As I walk the streets of our historically immigrant neighborhoods I think about the Polish and Irish flags I still see, the Spanish and French, and Polish language that still appears on historic house markers, street signs, and the waysides at the Salem Maritime National Historic Site. The irony is that sometimes as a culture we fixate on only one wave of immigration as a key part in “our” history, when the more recent waves go unacknowledged. Perhaps it’s natural; we assume that those who have been here the longest are the most “American,” or have impacted our culture the most.

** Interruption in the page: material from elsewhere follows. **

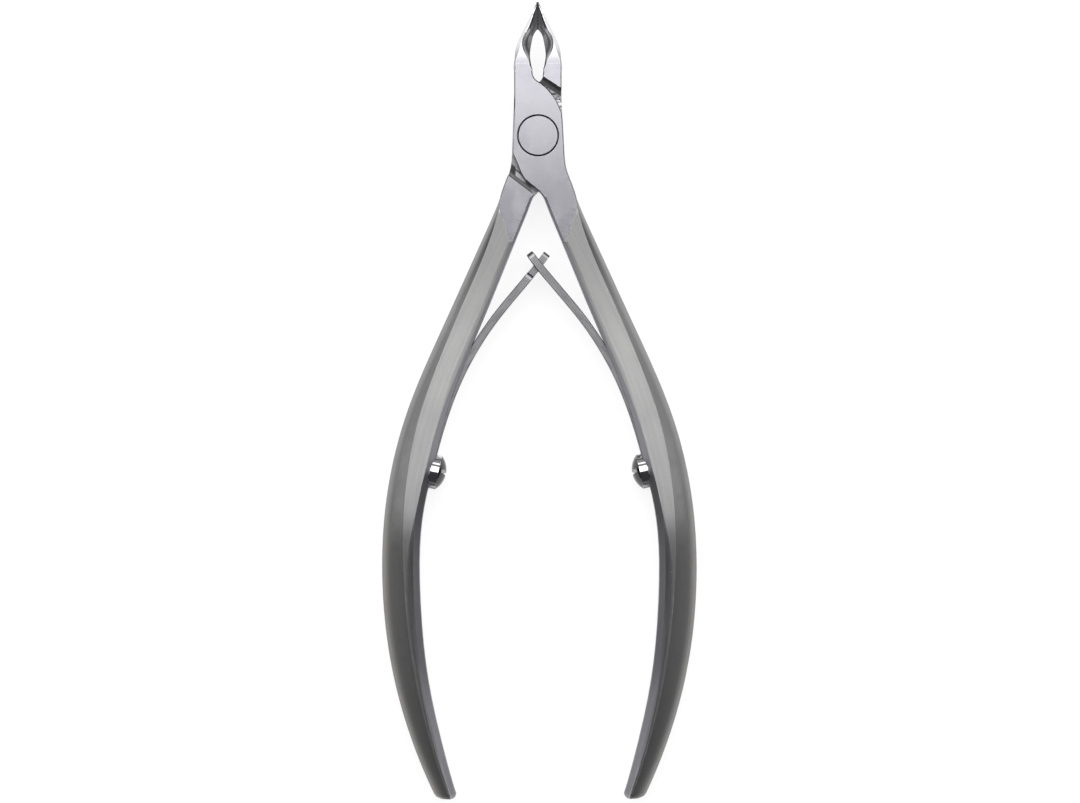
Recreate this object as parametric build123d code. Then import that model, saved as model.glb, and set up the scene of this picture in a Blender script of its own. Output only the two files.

In 1938 when the National Park Service dedicated the Salem Maritime waterfront as the nation’s first National Historic Site, it was making a statement about the value of remembering the significance of our ~150 years of maritime culture to the identity of Salem. That story was old enough for us to consider it worthy to be called “historic.” But in the process of creating the historic site, buildings that still housed Polish descendants and their small businesses were removed.

I’m not criticizing the National Park Service here. What I’m doing is inviting myself and you to reflect on what we consider worthy of the name “historic” and why. To reflect on what counts as part of “our history” and how that is determined. As current scholars are happy to remind us, we all have complex and changing identities, as individuals, neighborhoods, cities, states, nations. I’m still figuring out mine, as a Midwestern former-academic transplant whose family is both recently immigrant and descended from 17th century colonists/colonizers. Preparing this new tour is giving me the opportunity to dig into the idea of identity and how the histories we tell both reinforce and change it. I am totally biased, granted, but I think Salem is a great place to do this kind of digging. From the founders of Naumkeag to the Puritans to the merchants of the Great Age of Sail to the Progressive Era factory workers, Salem has always been a place in the process of recreating its identity. For that reason and more that I discover every day, I’m really glad to be here.